NEW FINDINGS: What is the central question of this study? Artificial light at night decreases blood pressure and heart rate in rats. Are mentioned changes in heart rate accompanied by changes in protein expression in the heart's left ventricle? What is the main finding and its importance? For the first time, we reported that five weeks of artificial light at night affected protein expression in the heart's left ventricle in normotensive and hypertensive rats.

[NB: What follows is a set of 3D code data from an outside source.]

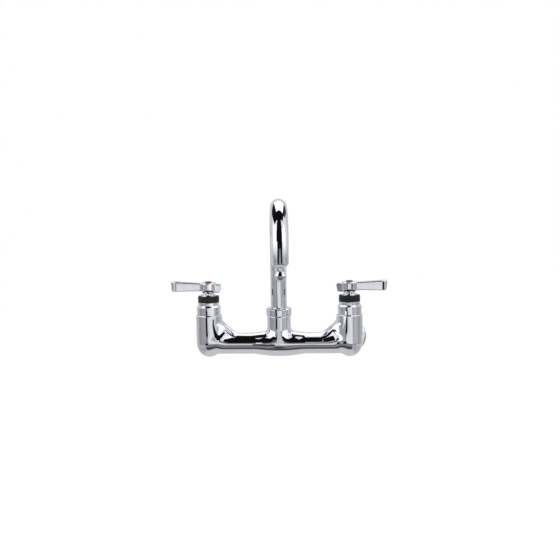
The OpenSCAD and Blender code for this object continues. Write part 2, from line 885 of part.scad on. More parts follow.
body();
inlet_flange(HOT);  // hot_inlet_flange
inlet_flange(COLD);  // cold_inlet_flange
inlet_nut(HOT);  // hot_inlet_nut
inlet_nut(COLD);  // cold_inlet_nut
inlet_washer(HOT);  // hot_inlet_washer
inlet_washer(COLD);  // cold_inlet_washer
bonnet(HOT);  // hot_bonnet
bonnet(COLD);  // cold_bonnet
bonnet_ring(HOT);  // hot_bonnet_ring
bonnet_ring(COLD);  // cold_bonnet_ring
cartridge(HOT);  // hot_cartridge
cartridge(COLD);  // cold_cartridge
cartridge_oring(HOT);  // hot_cartridge_oring
cartridge_oring(COLD);  // cold_cartridge_oring
fixed_disc(HOT);  // hot_fixed_disc
fixed_disc(COLD);  // cold_fixed_disc
seat_seal(HOT);  // hot_seat_seal
seat_seal(COLD);  // cold_seat_seal
glide_washer(HOT);  // hot_glide_washer
glide_washer(COLD);  // cold_glide_washer
stem(HOT);  // hot_stem
stem(COLD);  // cold_stem
moving_disc(HOT);  // hot_moving_disc
moving_disc(COLD);  // cold_moving_disc
stem_orings(HOT);  // hot_stem_orings
stem_orings(COLD);  // cold_stem_orings
handle(HOT);  // hot_handle
handle(COLD);  // cold_handle
handle_screw(HOT);  // hot_handle_screw
handle_screw(COLD);  // cold_handle_screw
index_button(HOT);  // hot_index_button
index_button(COLD);  // cold_index_button
swivel_nut();
swivel_washer();
spout_tube();
spout_base();
spout_orings();
spout_snap_ring();
outlet_tip();
aerator_housing();
aerator_insert();
aerator_screen();
aerator_washer();
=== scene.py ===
"""Looks of a wall-mounted kitchen mixing faucet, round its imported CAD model.

The faucet's lengths are in millimetres until a mesh is made, and the studio's are in
metres. A "rise" is a height above the crossbar's axis. X runs along the wall, -Y points to
the user and Z is up.
"""

import json
import math

import bpy
import numpy as np
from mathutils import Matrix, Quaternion, Vector


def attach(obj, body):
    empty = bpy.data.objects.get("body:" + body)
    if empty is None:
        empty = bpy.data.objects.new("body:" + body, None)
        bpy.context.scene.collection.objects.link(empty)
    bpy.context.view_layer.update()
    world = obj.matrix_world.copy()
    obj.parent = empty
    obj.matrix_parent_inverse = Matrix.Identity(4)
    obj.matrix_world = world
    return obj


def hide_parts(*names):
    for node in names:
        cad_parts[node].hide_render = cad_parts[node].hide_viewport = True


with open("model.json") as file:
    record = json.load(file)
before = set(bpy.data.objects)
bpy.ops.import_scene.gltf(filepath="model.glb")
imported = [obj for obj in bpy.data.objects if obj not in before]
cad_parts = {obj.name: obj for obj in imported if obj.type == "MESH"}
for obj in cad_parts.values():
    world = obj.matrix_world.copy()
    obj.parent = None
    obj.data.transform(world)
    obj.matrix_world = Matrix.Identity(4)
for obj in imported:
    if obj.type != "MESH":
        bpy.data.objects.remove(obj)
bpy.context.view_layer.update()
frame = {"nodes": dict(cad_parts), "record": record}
nodes = frame["nodes"]

MM = 0.001
on_axis_r = 1e-6
HOT = -1
COLD = 1
SIDES = {"hot": HOT, "cold": COLD}

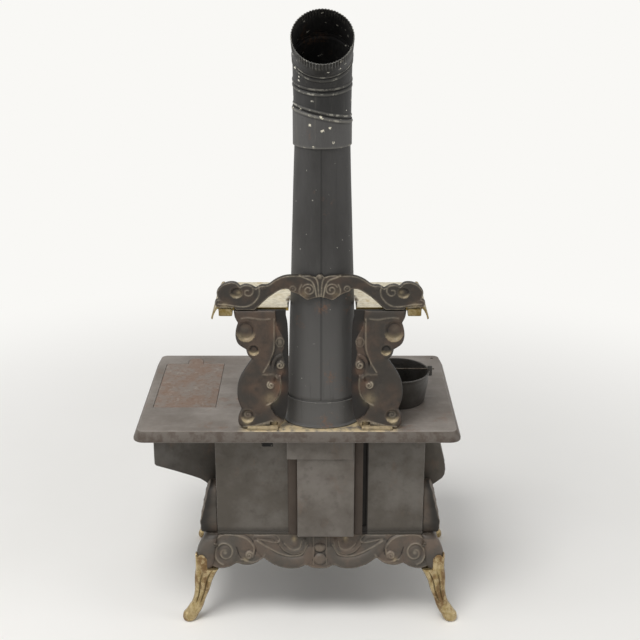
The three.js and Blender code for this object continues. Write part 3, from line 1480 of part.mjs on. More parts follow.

Artificial light at night decreased expression of the sarco/endoplasmic reticulum Ca(2+) -ATPase, angiotensin II receptor type 1, and endothelin-1. ABSTRACT: Artificial light at night (ALAN) affects the circadian rhythm of the heart rate in normotensive Wistar (WT) and spontaneously hypertensive rats (SHR) through the autonomic nervous system, which regulates the heart's activity through calcium handling, an important regulator in heart contractility.
We analysed the expression of the sarco/endoplasmic reticulum Ca(2+) -ATPase (SERCA2) and other selected regulatory proteins involved in the regulation of heart contractility, angiotensin II receptor type 1 (AT(1) R), endothelin-1 (ET-1) and tyrosine hydroxylase (TH) in the left ventricle of the heart in WT and SHR after two and five weeks of ALAN with intensity 1-2 lx. Expression of SERCA2 was decreased in WT (control: 0.53 +- 0.07; ALAN: 0.46 +- 0.10) and SHR (control: 0.72 +- 0.18; ALAN: 0.56 +- 0.21) after five weeks of ALAN (p = 0.067).
Expression of AT(1) R was significantly decreased in WT (control: 0.51 +- 0.27; ALAN: 0.34 +- 0.20) and SHR (control: 0.38 +- 0.07; ALAN: 0.23 +- 0.09) after two weeks of ALAN (p = 0.028) and in SHR after five weeks of ALAN. Expression of ET-1 was decreased in WT (control: 0.51 +- 0.27; ALAN: 0.28 +- 0.12) and SHR (control: 0.54 +- 0.10; ALAN: 0.35 +- 0.23) after five weeks of ALAN (p = 0.015).
ALAN did not affect the expression of TH in WT or SHR. In conclusion, ALAN suppressed the expression of SERCA2, AT(1) R and ET-1, which are important for the regulation of heart contractility, in a strain-dependent pattern in both WT and SHR.